Local Sightings 2018 – Letters from Home (Shorts Program)
$12 General Admission
$9 Student/Senior
$7 Member
The subjects of these documentaries live across the world from each other. Yet no matter where they call home, the ways in which they are deeply affected by the economic, environmental, and historic realities of the lands they live in illuminate the many shared challenges we face in our modern world.
The Eldest Son
(Amy Benson, Seattle, WA, 2017, 28 min)
In order to get his family out of debt, Kumar gambles on the promise of a migrant labor job in Malaysia.

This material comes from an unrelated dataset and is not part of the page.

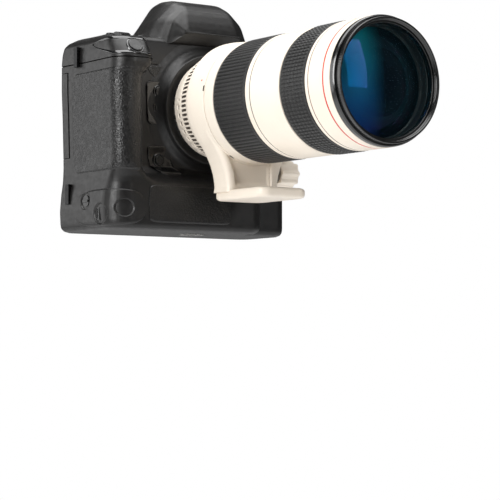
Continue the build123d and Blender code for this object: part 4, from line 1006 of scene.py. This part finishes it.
@dataclass
class Body:
    """The camera's covers, grips, panels and prism hump."""

    form: BodyForm
    door_y: float = 22.2
    door_z: tuple[float, float] = (52.0, 112.0)
    door_east: float = -69.7
    door_floor: tuple[float, float] = (-85.4, 31.4)
    east_wall: float = 60.0
    battery_y: tuple[float, float] = (-11.3, 23.3)
    battery_z: tuple[float, float] = (5.2, 32.8)
    battery_depth: float = 58.5
    sockets_y: tuple[float, float] = (-8.3, 18.3)
    sockets_z: tuple[float, float] = (56.0, 106.0)
    sockets_depth: float = 2.1
    mount_r: float = 30.5
    lip: float = 3.0
    seam_gap: float = 0.45
    dial_xy: tuple[float, float] = (-72.0, -21.0)
    dial_half: tuple[float, float] = (5.4, 9.5)
    dial_depth: float = 5.5

    def ways(self, z: np.ndarray) -> np.ndarray:
        """Arc lengths for the shell's columns, with columns that line up with the openings."""
        length = self.form.outline(z)[1]
        far = length[:, self.form.FAR * self.form.STEPS][:, None]
        total = length[:, -1][:, None]
        near = np.arange(0, 15.1, 1.2)
        before = np.array([24, 22, 20, 18, 16, 14, 12.5, 11.45, 11.15, 9.8, 8.45, 8.15, 7, 5.5, 4,
                           2.6, 1.2])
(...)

While he is away, an unexpected cataclysm makes his success all the more urgent.
Memory of the Peace
(Jean Parsons & Jennifer Chiu, Vancouver, BC, 2017, 25 min)

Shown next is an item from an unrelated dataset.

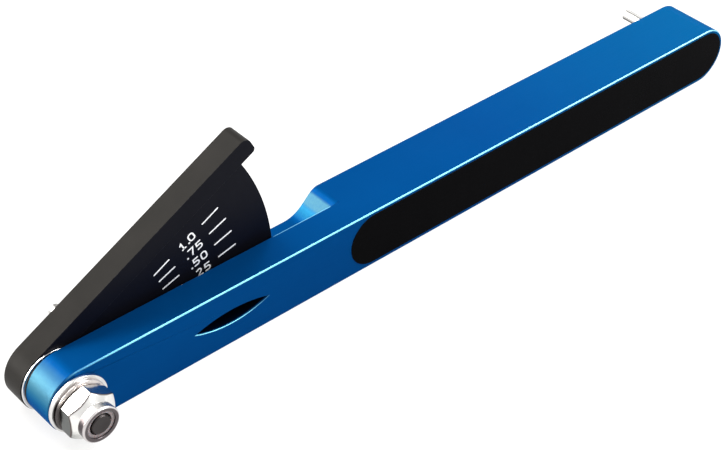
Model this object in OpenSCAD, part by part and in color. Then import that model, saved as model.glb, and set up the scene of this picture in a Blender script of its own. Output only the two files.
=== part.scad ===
// Chain wear gauge: a square bar with a fixed pin at one end and a pivoting
// lever with a second pin at the other. The lever is swung down until its pin
// takes up the slack of the chain, and its scale is read through a window.
//
// The pieces are modelled about the pivot axis, which runs along Y:
// X runs along the bar to the fixed pin, Y from the front face to the rear,
// Z up. place() then moves the origin to the middle of the bar's underside.

/* [Bar] */
// Height of the square bar
bar_h = 12.7; // [12:0.1:16]
// Depth of the square bar
bar_d = 12.7; // [12.4:0.1:16]
// Distance from the pivot axis to the fixed pin axis
pin_reach = 162.55; // [120:0.05:200]
// How far the leg's end radius is centred past the pivot axis
end_setback = 0.65; // [0:0.05:1.5]
// Thickness of the leg that carries the lever
leg_t = 6.35; // [5:0.05:7]
// Chamfer along the bar's edges
edge_c = 0.25; // [0.15:0.05:0.8]
// Chamfer along the leg's inner edges and the notch
inner_c = 0.2; // [0.1:0.05:0.4]

/* [Notch] */
// Gap between the plate's arc and the end of the slot
slot_gap = 0.4; // [0.3:0.1:2]
// Gap under the closed arm
arm_gap = 0.6; // [0.3:0.05:1.5]
// Room from the arm's tip to the foot of the ramp
tip_room = 3.4; // [2:0.1:10]
// Radius of the hollow at the foot of the ramp
ramp_r = 6; // [1:0.25:7]
// Radius of the rounding at the top of the ramp
brow_r = 3.25; // [0.5:0.25:4]
// Slope of the ramp in degrees
ramp_slope = 45; // [30:1:60]

/* [Window] */
// Distance from the pivot axis to the middle of the reading window
window_x = 32.7; // [28:0.1:36]
// Length of the reading window
window_l = 16; // [10:0.5:20]
// Height of the reading window
window_h = 3.8; // [2.5:0.1:6]
// Chamfer round the window
window_c = 0.3; // [0.1:0.05:0.5]

/* [Lever] */
// Thickness of the lever
lever_t = 4.9; // [4:0.1:5.4]
// Distance from the pivot axis to the arm's tip
arm_reach = 51.4; // [44:0.1:60]
// Thickness of the arm above the plate
arm_t = 4.05; // [3:0.05:5]
// Rounding of the tip's upper corner
tip_r = 1.6; // [0.5:0.1:2]
// Rounding of the tip's lower corner
toe_r = 0.8; // [0.3:0.1:1.5]
// Radius of the scale plate's arc
plate_r = 47.9; // [40:0.1:49]
// How far the plate lies back from the arm's front face
plate_step = 0.4; // [0.2:0.05:1]
// Angle from the arm down to the plate's lower corner, in degrees
plate_span = 34; // [28:1:45]
// Angle by which the lever stands open, in degrees
open_angle = 29.1; // [0:0.1:90]
// Chamfer along the lever's edges
lever_c = 0.12; // [0.08:0.02:0.5]

/* [Pins] */
// Diameter of both pins
pin_d = 2.38; // [2:0.02:3]
// How far the pins stand out behind the bar
pin_out = 9.6; // [6:0.1:14]
// Depth of the fixed pin's bore
pin_seat = 8; // [5:0.25:10]
// Width of the shoulder at which each pin ends its pressed length
pin_shoulder = 0.2; // [0.16:0.02:0.6]
// Distance from the pivot axis to the moving pin axis
moving_pin_r = 10.2; // [8.5:0.1:14]
// Angle from the arm down to the moving pin, in degrees
moving_pin_angle = 34; // [15:1:40]
// Chamfer at the pins' ends
pin_c = 0.3; // [0.1:0.05:0.6]

/* [Pivot] */
// Diameter of the screw's shank
screw_d = 4.16; // [3.5:0.02:5]
// Running clearance round the shank, on the radius
shank_clear = 0.05; // [0.02:0.01:0.1]
// Diameter of the steel washer between the leg and the lever
spacer_d = 12.4; // [9:0.1:12.7]
// Thickness of the steel washer between the leg and the lever
spacer_t = 0.65; // [0.4:0.05:1]
// Diameter of the screw's head
head_d = 7.9; // [7:0.1:9.5]
// Height of the screw's head
head_h = 2.2; // [1.5:0.1:3.5]
// Width of the socket in the screw's head, across its flats
socket_af = 2.38; // [2:0.02:3]
// Depth of the socket
socket_h = 1.3; // [0.8:0.1:1.4]
// Diameter of the plastic washer under the screw's head
head_washer_d = 9.2; // [8.6:0.1:11]
// Thickness of the plastic washer under the screw's head
head_washer_t = 0.5; // [0.3:0.05:1]
// How far the screw's end lies back inside the nut
end_depth = 0.1; // [0:0.05:0.5]
// Chamfer at the screw's end
screw_c = 0.3; // [0.1:0.05:0.5]

/* [Nut] */
// Diameter of the flat washer
washer_d = 11.2; // [10.6:0.1:12.4]
// Thickness of the flat washer
washer_t = 0.9; // [0.6:0.05:1.4]
// Diameter of the dished spring washer
spring_d = 10; // [8.8:0.1:10.6]
// Thickness of the dished spring washer
spring_t = 0.5; // [0.3:0.05:0.7]
// Height of the dished spring washer
spring_h = 0.8; // [0.7:0.05:1.2]
// Width of the lock nut across its flats
nut_af = 8.73; // [8.2:0.01:9.6]
// Height of the nut's hexagon
hex_h = 3.7; // [3:0.1:5]
// Height of the crown that leads from the hexagon's corners in to the collar
crown_h = 1.2; // [0.6:0.05:1.6]
// Height of the chamfer on the corners at the nut's rear face
seat_h = 0.4; // [0.2:0.05:0.6]
// Height of the whole nut
nut_h = 5.5; // [5.2:0.1:7]
// Diameter of the collar that holds the insert
collar_d = 6.9; // [6.6:0.1:8]
// Wall of the collar
collar_wall = 0.45; // [0.3:0.05:0.6]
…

A young male oil worker, an Indigenous female, and a Dane-zaa drummer intersect in the historic oil-rush town of Fort St. John as they navigate the cyclical forces of industry, resource extraction and colonization that have shaped Canada for a century and a half.
Gentrification: The Real Impact of Development in Hilltop
(CHIMAERA and Brody Willis, Tacoma, WA, 2018, 29 min)
Creative Resistance and Expression Workshop (CREW) is a social justice multimedia arts lab of Groundswell Arts Collective enhancing community-based learning and positive youth engagement through arts integration, creative facilitation, and cultural storytelling.
In the summer of 2018, three high school students from Tacoma, WA spent every Friday for six weeks working with experienced teaching artists getting a crash-course in documentary filmmaking and using media and visual art to express their understanding of food security, gentrification and displacement.
With support from CHIMAERA of Groundswell Arts Collective and Brody Willis of Blanket Fort Films, they interviewed a visual artist, a filmmaker, a business owner and an anti-displacement organizer about their thoughts on the rapidly gentrifying development in Hilltop and what they are doing to resist displacement through their creative and social justice work.